Rare Earths 1.0 saw a lot of talk by policy people about China's chokehold on the market and what governments might do about it. Case in point: Last month's Critical & Rare Metals Summit in Washington, D.C., at which U.S. Department of Energy and European Union officials promised their respective Rare Earths studies would be released "before the end of the year."

In Rare Earths 2.0, the private sector isn't waiting for government studies to tell them it's time to act. Sobered by China's de facto "embargo" of Rare Earths shipments to Japan, Rare users are scrambling to lock up supply, with some pretty inventive partnerships taking shape. Japan's Toyota and Sojitz Corporations are entering tie-ins with Vietnamese Rare Earths claim-holders, while Toyota is pushing to bring a small Indian Rare Earths mine into production in late 2011.

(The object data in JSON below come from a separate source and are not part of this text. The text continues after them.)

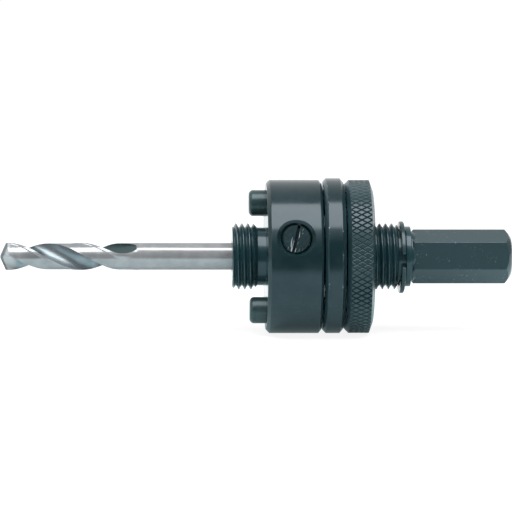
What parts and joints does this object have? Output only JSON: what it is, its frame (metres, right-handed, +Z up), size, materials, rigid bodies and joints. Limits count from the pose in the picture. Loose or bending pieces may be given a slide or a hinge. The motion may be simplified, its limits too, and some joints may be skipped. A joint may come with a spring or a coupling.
{
  "type": "hole saw arbor",
  "caption": "Hole saw arbor with a hex shank, flanged body, sliding drive pin plate, knurled lock nut, retaining ring, set screw and twist pilot drill.",
  "frame": {"origin": "on the surface the rims lie on, under the middle of the overall length and the spindle axis", "axes": "+X along the spindle axis from the drill point to the shank end, +Z up, lying on its rims"},
  "size_m": [0.1204, 0.0366, 0.0366],
  "materials": {
    "black_oxide_steel": "black oxide over fine turning marks, light oil sheen",
    "black_pin_steel": "black oxide on ground dowel pins",
    "ring_spring_steel": "grey blued spring steel",
    "black_screw_steel": "black oxide, slightly rough",
    "bright_tool_steel": "bright ground high speed steel"
  },
  "bodies": {
    "arbor": {"arbor_body": "black_oxide_steel", "retaining_ring": "ring_spring_steel"},
    "pin_plate": {"pin_plate": "black_oxide_steel", "drive_pin_upper": "black_pin_steel", "drive_pin_lower": "black_pin_steel"},
    "lock_nut": {"lock_nut": "black_oxide_steel"},
    "set_screw": {"set_screw": "black_screw_steel"},
    "pilot_drill": {"pilot_drill": "bright_tool_steel"}
  },
  "joints": [
    {"name": "plate_slide", "type": "slide", "parent": "arbor", "child": "pin_plate", "axis": [1, 0, 0], "range_m": [0, 0.006]},
    {"name": "nut_turn", "type": "hinge", "parent": "pin_plate", "child": "lock_nut", "pos_m": [0.02408, 0, 0.01808], "axis": [1, 0, 0], "range_deg": [0, 1530]},
    {"name": "set_screw_travel", "type": "slide", "parent": "arbor", "child": "set_screw", "axis": [0, -0.9272, 0.3746], "range_m": [0, 0.00282]},
    {"name": "drill_slide", "type": "slide", "parent": "arbor", "child": "pilot_drill", "axis": [-1, 0, 0], "range_m": [0, 0.012]}
  ],
  "couplings": [
    {"joint": "nut_turn", "follows": "plate_slide", "rad_per_m": 4452.7}
  ]
}
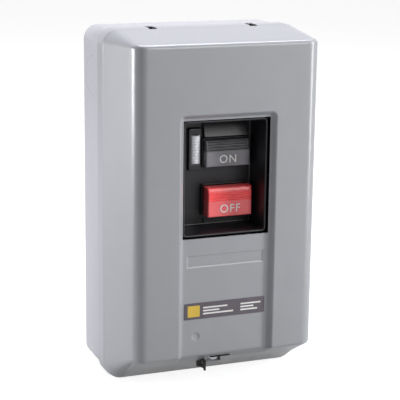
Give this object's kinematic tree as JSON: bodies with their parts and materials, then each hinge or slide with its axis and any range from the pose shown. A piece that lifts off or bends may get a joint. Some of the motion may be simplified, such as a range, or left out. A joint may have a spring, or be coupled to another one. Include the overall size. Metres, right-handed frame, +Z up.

Elsewhere in the Far East, South Korea has announced it will stockpile 76,000 tons of Rares in the next five years - the equivalent of 10 percent of global projected production, including new mines now on the drawing board. In North America, Rare Earth consumer W.R. Grace announced a deal with Molycorp that could lock up a full 75 percent of Molycorp's planned Lanthanum production. In Canada, niche players like Dacha Strategic Metals are building private stockpiles of Rares, a function normally reserved for governments.

Over at the Pentagon, it's touching to see the guys who cut their teeth on Clausewitz demonstrate a faith in free markets that would make Milton Friedman blush. Rare Earths 2.0 will tell us much about the market's ability to override geo-political impulses to uses resources as weapons of economic war.

Daniel McGroarty, principal of Carmot Strategic Group, an issues management firm in Washington, D.C., served in senior positions in the White House and at the Department of Defense.